Collision Theory and Rates of Reaction

This lesson covers the fundamental principles of collision theory, the Maxwell-Boltzmann distribution, activation energy, and the quantitative and qualitative effects of temperature, concentration, pressure, surface area, and catalysts on rates of reaction.

Collision Theory

For a chemical reaction to occur, reactant particles must:

Collide with each other
With sufficient energy (equal to or greater than the activation energy, Ea)
With the correct orientation

Only collisions that satisfy all three conditions are called successful collisions (or effective collisions). Most collisions between particles do not lead to reaction.

Key Definition: The activation energy (Ea) is the minimum energy that colliding particles must possess in order for a reaction to occur.

The Maxwell-Boltzmann Distribution

The Maxwell-Boltzmann distribution describes the spread of molecular kinetic energies in a sample of gas at a given temperature.

Key Features of the Curve

The x-axis shows molecular kinetic energy; the y-axis shows the number (or fraction) of molecules with that energy.
The curve starts at the origin — no molecules have zero kinetic energy.
It rises to a peak (the most probable energy), then tails off asymptotically to the right.
The curve never touches the x-axis on the right — there is no upper limit to molecular energy.
The total area under the curve equals the total number of molecules.

A vertical line at Ea divides the curve. The shaded area to the right of Ea represents molecules with sufficient energy to react.

Effect of Temperature

At a higher temperature:

The peak of the curve shifts right and becomes lower (the distribution flattens and broadens).
The total area under the curve remains the same (same number of molecules).
The area to the right of Ea increases significantly — a much greater proportion of molecules now have energy ≥ Ea.
This is why even a small increase in temperature (e.g. 10°C) can roughly double the rate.

Exam Tip: When sketching two Maxwell-Boltzmann curves at different temperatures, ensure: (1) the higher-T curve has a lower, broader peak shifted right; (2) both curves start at the origin; (3) the total area under each curve is the same; (4) neither curve touches the x-axis on the right.

Effect of Concentration and Pressure

Increasing concentration (in solution) or increasing pressure (for gases) increases the number of particles per unit volume.
This increases the frequency of collisions, so more successful collisions occur per unit time.
The rate increases.

Note: changing concentration or pressure does not change the Maxwell-Boltzmann distribution or the proportion of molecules with energy ≥ Ea. It only affects collision frequency.

Effect of a Catalyst

A catalyst increases the rate of reaction by providing an alternative reaction pathway with a lower activation energy.

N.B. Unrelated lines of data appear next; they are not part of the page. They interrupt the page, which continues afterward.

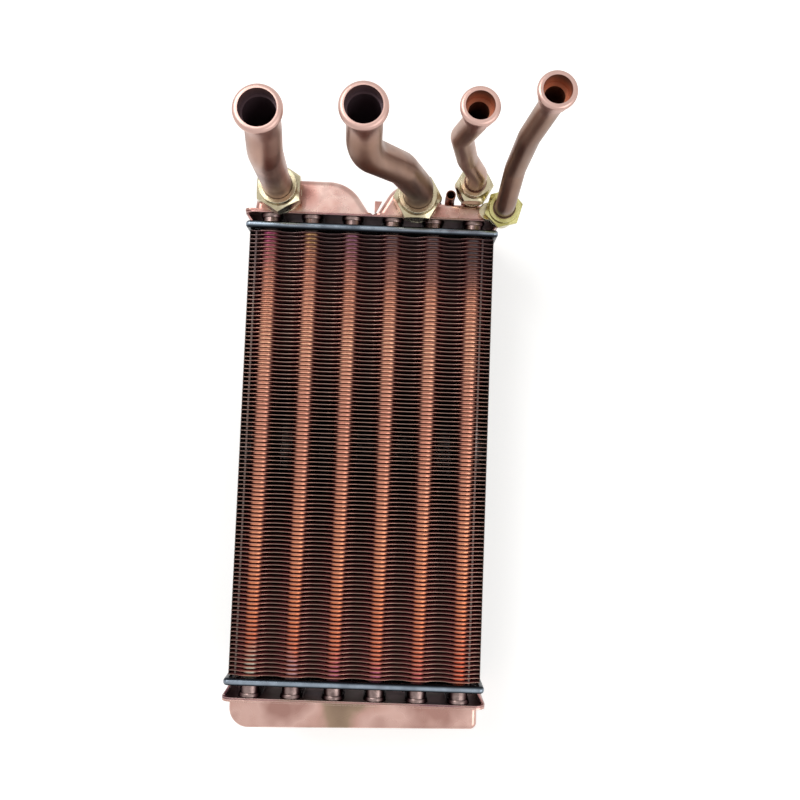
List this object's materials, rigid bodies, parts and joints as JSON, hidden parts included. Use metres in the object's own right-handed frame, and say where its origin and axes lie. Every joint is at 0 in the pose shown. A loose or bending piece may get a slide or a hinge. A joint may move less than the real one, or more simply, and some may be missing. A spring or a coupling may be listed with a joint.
{
  "type": "boiler heat exchanger",
  "caption": "Finned tube-in-tube copper heat exchanger for a wall boiler, with end headers, union nuts and bent connection pipes.",
  "frame": {"origin": "middle of the back edge of the end plate at the connection end, on the surface the part lies on", "axes": "+X across the tubes, +Y along the tubes towards the connection end, +Z out of the front face with the pipes"},
  "size_m": [0.1783, 0.3517, 0.215],
  "materials": {
    "fin_copper": "rolled copper sheet, heat-darkened by brazing",
    "tube_copper": "drawn copper, heat-tinted by brazing",
    "inner_copper": "drawn copper",
    "header_copper": "pressed copper sheet, annealed, pinkish",
    "pipe_copper": "bent copper pipe, dulled by annealing",
    "plate_steel": "dark bluish oxidised steel sheet",
    "nut_brass": "turned brass, satin",
    "spigot_brass": "turned brass with a rolled thread",
    "seal_fibre": "compressed fibre, flat"
  },
  "bodies": {
    "root": {"connection_end_plate": "plate_steel", "connection_tube_plate": "header_copper", "far_cap": "header_copper", "far_end_plate": "plate_steel", "far_tube_plate": "header_copper", "fins": "fin_copper", "flow_cover": "header_copper", "flow_nut": "nut_brass", "flow_pipe": "pipe_copper", "flow_seal": "seal_fibre", "flow_spigot": "spigot_brass", "inner_cap_left": "inner_copper", "inner_cap_middle": "inner_copper", "inner_cap_right": "inner_copper", "inner_link_long": "inner_copper", "inner_link_short": "inner_copper", "inner_tube_1": "inner_copper", "inner_tube_2": "inner_copper", "inner_tube_3": "inner_copper", "inner_tube_4": "inner_copper", "inner_tube_5": "inner_copper", "inner_tube_6": "inner_copper", "outer_tube_1": "tube_copper", "outer_tube_2": "tube_copper", "outer_tube_3": "tube_copper", "outer_tube_4": "tube_copper", "outer_tube_5": "tube_copper", "outer_tube_6": "tube_copper", "return_cover": "header_copper", "return_nut": "nut_brass", "return_pipe": "pipe_copper", "return_seal": "seal_fibre", "return_spigot": "spigot_brass", "rim_tab": "header_copper", "vent_tube": "pipe_copper", "water_in_nut": "nut_brass", "water_in_pipe": "pipe_copper", "water_in_seal": "seal_fibre", "water_in_spigot": "spigot_brass", "water_in_tube": "inner_copper", "water_out_elbow": "pipe_copper", "water_out_nut": "nut_brass", "water_out_pipe": "pipe_copper", "water_out_seal": "seal_fibre", "water_out_spigot": "spigot_brass"}
  },
  "joints": []
}
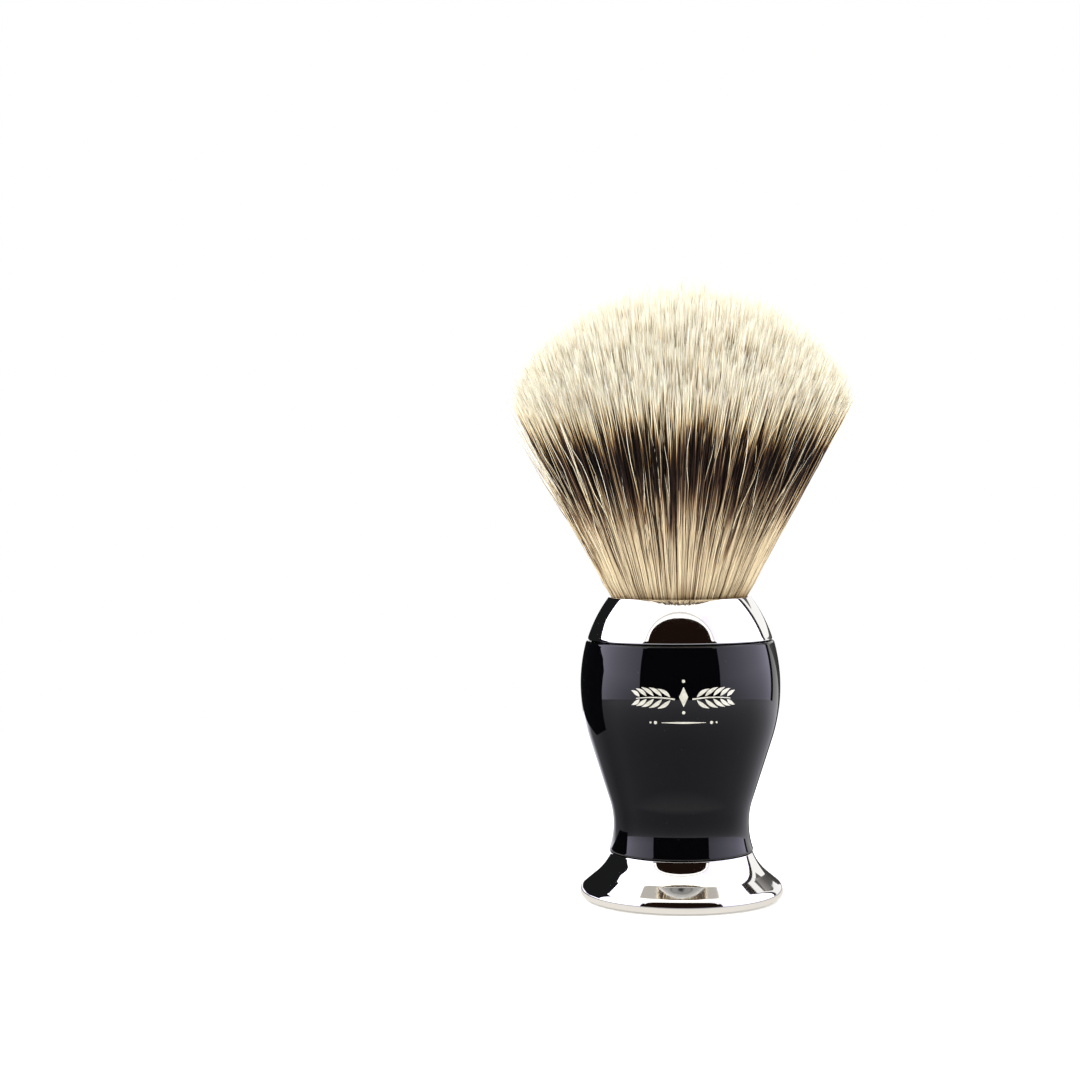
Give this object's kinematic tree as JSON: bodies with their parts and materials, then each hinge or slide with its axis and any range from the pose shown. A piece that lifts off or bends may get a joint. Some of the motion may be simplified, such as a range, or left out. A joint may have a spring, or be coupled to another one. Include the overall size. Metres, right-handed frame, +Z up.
{
  "type": "shaving brush",
  "caption": "Shaving brush with a wide fan of two-band hair, a chrome collar, a gloss black vase-shaped handle and a flared chrome foot.",
  "frame": {"origin": "middle of the face that the brush stands on", "axes": "+Z up the brush's axis towards the hair, -Y towards the viewer"},
  "size_m": [0.0618, 0.0618, 0.1092],
  "materials": {
    "chrome": "mirror-polished chrome plate",
    "black_resin": "high gloss, polished",
    "felt": "matte pressed felt",
    "steel": "zinc-plated satin",
    "brass": "machined",
    "rubber": "matte",
    "cured_adhesive": "amber, slightly cloudy",
    "thread": "matte twisted thread",
    "hair_root": "beige hair with brown and grey streaks",
    "hair_backbone": "beige hair darkening upwards",
    "hair_tips": "near-black band below creamy white tips, fine and soft"
  },
  "bodies": {
    "handle": {"base_pad": "felt", "base_foot": "chrome", "lock_nut": "steel", "spring_washer": "steel", "flat_washer": "steel", "tie_rod": "steel", "lower_gasket": "rubber", "handle_body": "black_resin", "upper_gasket": "rubber", "top_collar": "chrome", "knot_socket": "brass", "adhesive_bed": "cured_adhesive", "knot_plug": "cured_adhesive", "binding_thread": "thread", "bristle_root": "hair_root"},
    "backbone": {"bristle_backbone": "hair_backbone"},
    "tips": {"bristle_tips": "hair_tips"}
  },
  "joints": [
    {"name": "sway_sideways", "type": "hinge", "parent": "handle", "child": "backbone", "pos_m": [0, 0, 0.0539], "axis": [0, 1, 0], "range_deg": [-20, 20], "stiffness_Nm_per_rad": 0.3},
    {"name": "sway_forward", "type": "hinge", "parent": "backbone", "child": "tips", "pos_m": [0, 0, 0.0539], "axis": [1, 0, 0], "range_deg": [-20, 20], "stiffness_Nm_per_rad": 0.3}
  ]
}
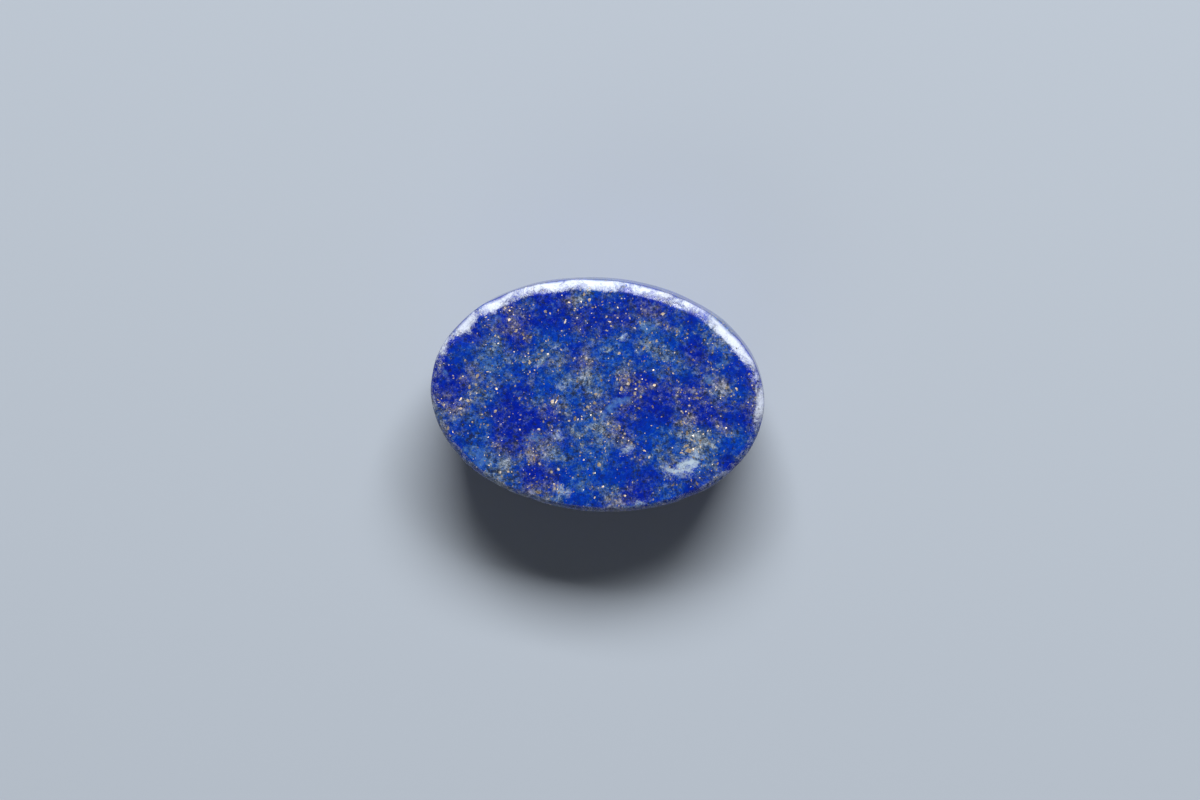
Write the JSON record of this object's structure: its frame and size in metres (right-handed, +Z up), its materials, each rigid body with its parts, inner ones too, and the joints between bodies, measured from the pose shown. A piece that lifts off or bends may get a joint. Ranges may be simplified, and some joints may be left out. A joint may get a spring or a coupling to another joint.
{
  "type": "lapis lazuli cabochon",
  "caption": "Oval cut gem of blue lapis lazuli with white calcite and gold pyrite: flat back, rounded edge and high polished dome, lying on its dome.",
  "frame": {"origin": "under the middle of the stone, on the surface that the top of its dome lies on", "axes": "+X along the length, +Y towards the long side with the wider rounded edge, +Z up, out of the flat back"},
  "size_m": [0.018, 0.0126, 0.0063],
  "materials": {
    "lapis": "polished stone, deep blue with grey-white clouds and gold specks, satin on the flat back"
  },
  "bodies": {
    "root": {"lapis_cabochon": "lapis"}
  },
  "joints": []
}
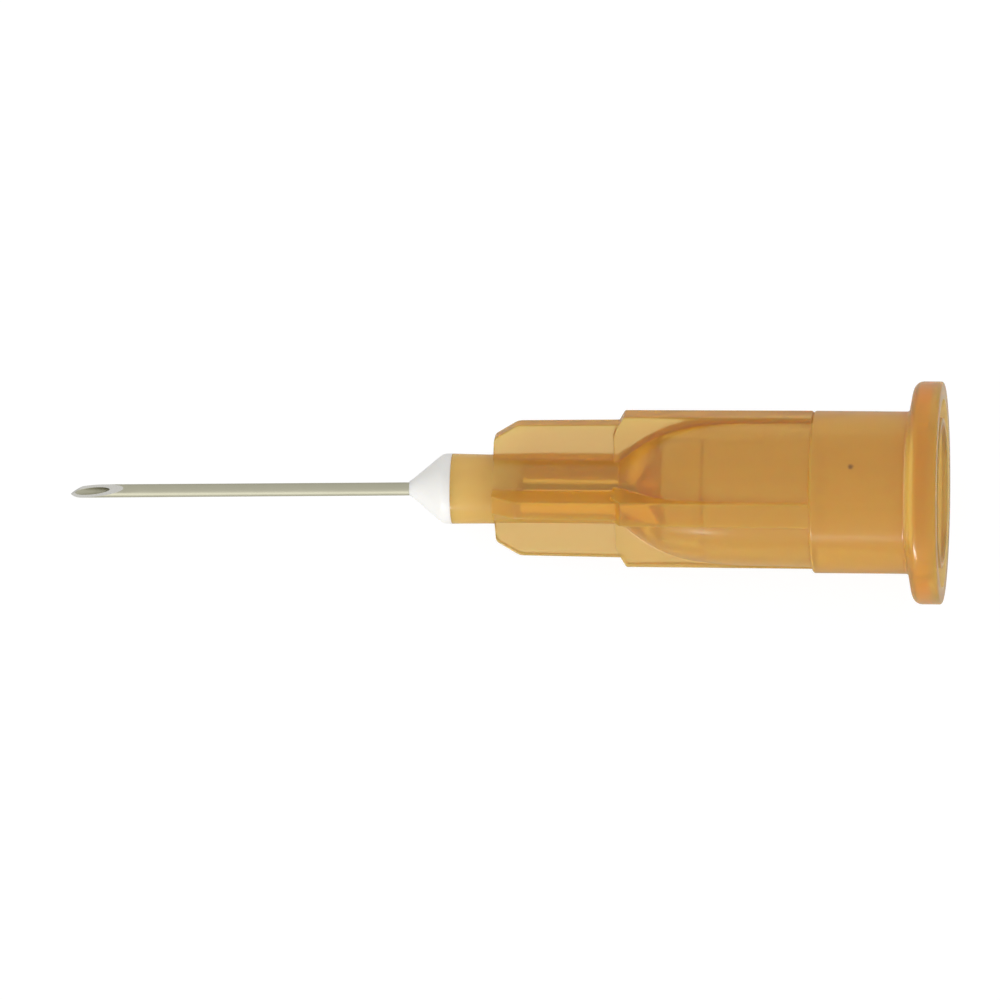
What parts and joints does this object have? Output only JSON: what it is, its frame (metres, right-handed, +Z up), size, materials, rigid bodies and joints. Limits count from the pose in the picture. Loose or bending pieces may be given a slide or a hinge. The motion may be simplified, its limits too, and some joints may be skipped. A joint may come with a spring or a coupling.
{
  "type": "hypodermic needle",
  "caption": "Hypodermic needle: a see-through amber hub with a flange, Luer socket and stepped fins holds a fine steel cannula with a lancet point in a white adhesive cone.",
  "frame": {"origin": "on the surface that the needle lies on, under the middle of its bounding box", "axes": "+Z is up; +X runs along the needle from the point to the flange, level, so the needle's own axis rises by about 7 degrees towards +X; +Y completes the right-handed frame"},
  "size_m": [0.0308, 0.0078, 0.0078],
  "materials": {
    "hub": "satin gloss, see-through amber moulding",
    "adhesive_bead": "smooth white adhesive",
    "cannula": "satin drawn steel with ground bevels"
  },
  "bodies": {
    "root": {"hub": "hub", "adhesive_bead": "adhesive_bead", "cannula": "cannula"}
  },
  "joints": []
}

The Maxwell-Boltzmann distribution does not change — the molecules have the same energies.
The Ea line shifts to the left (to a lower value, Ea').
A greater proportion of molecules now have energy ≥ Ea'.
More successful collisions per unit time → faster rate.

Key Definition: A catalyst is a substance that increases the rate of a chemical reaction without being consumed, by providing an alternative pathway with lower activation energy.

Homogeneous catalysts are in the same phase as the reactants (e.g. H⁺ ions catalysing ester hydrolysis). Heterogeneous catalysts are in a different phase (e.g. iron in the Haber process, vanadium(V) oxide in the Contact process).

Worked Examples

Example 1: In a Maxwell-Boltzmann diagram, the area to the right of Ea at 300 K represents 5% of molecules. At 310 K, this increases to 10%. Explain the effect on rate.

The proportion of molecules with energy ≥ Ea has doubled. Therefore, the frequency of successful collisions approximately doubles, and the rate approximately doubles.

Example 2: Explain why a catalyst increases the rate of both the forward and reverse reactions equally.

A catalyst lowers the activation energy for both the forward and reverse reactions by the same amount (it lowers the energy of the transition state). Therefore, both reactions speed up equally. The position of equilibrium is unchanged, but equilibrium is reached faster.

Example 3: A student increases the pressure on a gaseous reaction from 100 kPa to 200 kPa at constant temperature. Explain the effect on rate.

Doubling the pressure doubles the number of gas molecules per unit volume. The frequency of collisions increases, so there are more successful collisions per unit time. The rate increases. The proportion of molecules with energy ≥ Ea is unchanged.

Summary

Factor	Effect on rate	Mechanism
↑ Temperature	↑ Rate significantly	Greater proportion of molecules with E ≥ Ea
↑ Concentration	↑ Rate	Greater frequency of collisions
↑ Pressure (gases)	↑ Rate	Greater frequency of collisions
Catalyst	↑ Rate	Lower Ea, greater proportion of molecules with E ≥ Ea
↑ Surface area	↑ Rate	More exposed particles, greater collision frequency

Exam Tip: In exam answers, always state both what happens AND why (the mechanism). For temperature, the key point is the increased proportion of molecules exceeding Ea, not just "particles move faster".